With the belief that collaboratives constitute a singularly suitable model to extend the impact of solutions reporting, SJN has supported of a number of collaborative efforts, and we’ve learned that they can take many forms. You could have a temporary or ongoing collaboration, with each entity creating its own content or producing stories together. The collaboration could be exclusively post-production (i.e. cross-posting stories) or integrated into the reporting itself (i.e. sharing a contact management system, financials, and other resources). Some collaboratives come together to produce stories on a specific set of topics, with a designated editor to manage reporters from different outlets (who may or may not have projects outside of the collaborative). For more details on organizing and sustaining these sorts of partnerships, see our Collaborative Playbook. Here are a few models we've worked with:

 

1
THE PHILADELPHIA REENTRY PROJECT

The Philadelphia Reentry Project was a collaboration between 15 of Philadelphia's general interest newsrooms, community and ethnic media organizations, and two academic institutions to reveal and investigate credible responses to the challenges of recidivism and reentry. The focus was mainly on individual reporting, but with a coordinated effort to tackle this issue. The project began with a small group of outlets as a planning committee, which then opened up to all to participate. The Reentry project’s website includes a brief intro to each story, which then bounces readers out to the originating site. On the originating site, there’s a link back to the central site. This works to broaden audiences. From January 2016 to November 2017, the collaborative produced sustained coverage on the topic of reentry, complemented with a robust audience engagement strategy, funded by SJN. Since the end of the SJN grant, the media outlets entered into a formal commitment to continue to foster sustained solutions-oriented, city-focused collaboration. The arrangement is now officially called the Philadelphia Solutions Journalism Collaborative and will expand its coverage. It is led by Project Director Jean Friedman-Rudovsky.

2
THE MONTANA COLLABORATION

The Montana Collaboration is 11 western Montana newspapers plus Montana PBS — three city dailies, one city-based alt-weekly and seven community weeklies/bi-weeklies. It was convened by SJN in fall 2017 and published its first feature series, the 'Montana Gap' project focused on rural economic sustainability, in January 2018. That work has been complemented by audience engagement efforts including listening sessions and post-publication community discussions. An editor at High Country News magazine, Kate Schimel, has also provided editorial support for the effort, working with partner newsrooms to coordinate and edit stories.
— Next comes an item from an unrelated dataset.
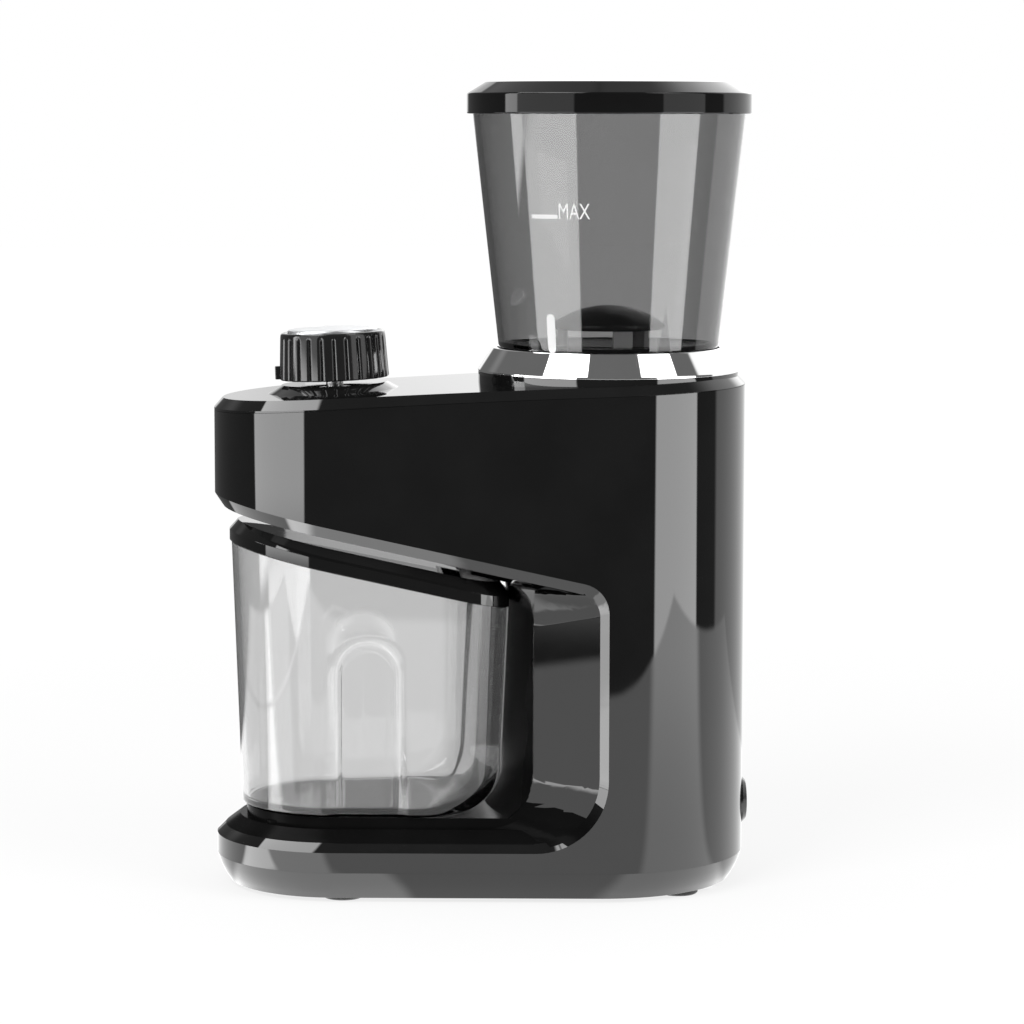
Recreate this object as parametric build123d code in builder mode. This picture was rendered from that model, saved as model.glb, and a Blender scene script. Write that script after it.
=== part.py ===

Going forward, the group will look at a second feature package focused on mental health for publication in summer 2018.

3
OHIO VALLEY RESOURCE

Ohio Valley ReSource is a regional journalism collaborative with funding from the Corporation for Public Broadcasting (CPB). OVR is composed of seven public media outlets in Kentucky, West Virginia, and Ohio reporting on economic and social change issues. The collaborative has been able to provide a more regional view of journalism and increased journalism capacity in underserved areas, particularly outlying, rural areas. Led by Managing Editor Jeff Young, the ReSource team is composed of eight journalists using radio, data, and video to craft stories that tell the human stories behind the region’s economy, energy, environment, food, health, and infrastructure. One reporter at each partner station primarily reports to Young, who edits and sends content out among the partners. Each partner station has reporters that occasionally contribute to the collaborative in addition to their other reporting jobs. “Cooperation and collaboration has been really great – by necessity, we are a collaborative. We are trying to work more with reporters in partner newsrooms…but we need to be sensitive that these other reporters answer to another boss,” says Young. However, the original framework of OVR allows specialized reporting capacity to benefit all partner stations; for example, the grant from CPB has allowed the collaborative to hire a data reporter who works with all outlets to develop data visualizations, interactive elements, and find story ideas.

4
YOUR VOICE OHIO

Your Voice Ohio initially launched in 2016 in the run-up to the US Presidential election as an effort to engage ordinary citizens about their information needs, expectations of local media, and concerns. The engagement techniques employed by the collaborative (including a series of intensive deliberative events and audience engagement surveys) were tremendously successful, lending momentum to further efforts to better respond to the needs and aspirations of all Ohioans. The collaborative now includes nearly 40 news outlets across Ohio (encompassing print, TV, and radio) committed to responding to the voices of Ohioans on issues related to the opioid epidemic and the future of work and economy in Ohio. Members of the collaborative attend engagement events, and stories from each outlet are posted on the collaborative's website. The effort is led by Project Manager Doug Oplinger, and supported by the Jefferson Center, a nonpartisan nonprofit that specializes in deliberative democratic engagement.

“Even if the newsroom isn’t in [a formal] partnership situation, it makes a lot of sense to incorporate collaboration into a solutions approach. Team up with another entity where covering that issue is their core thing.”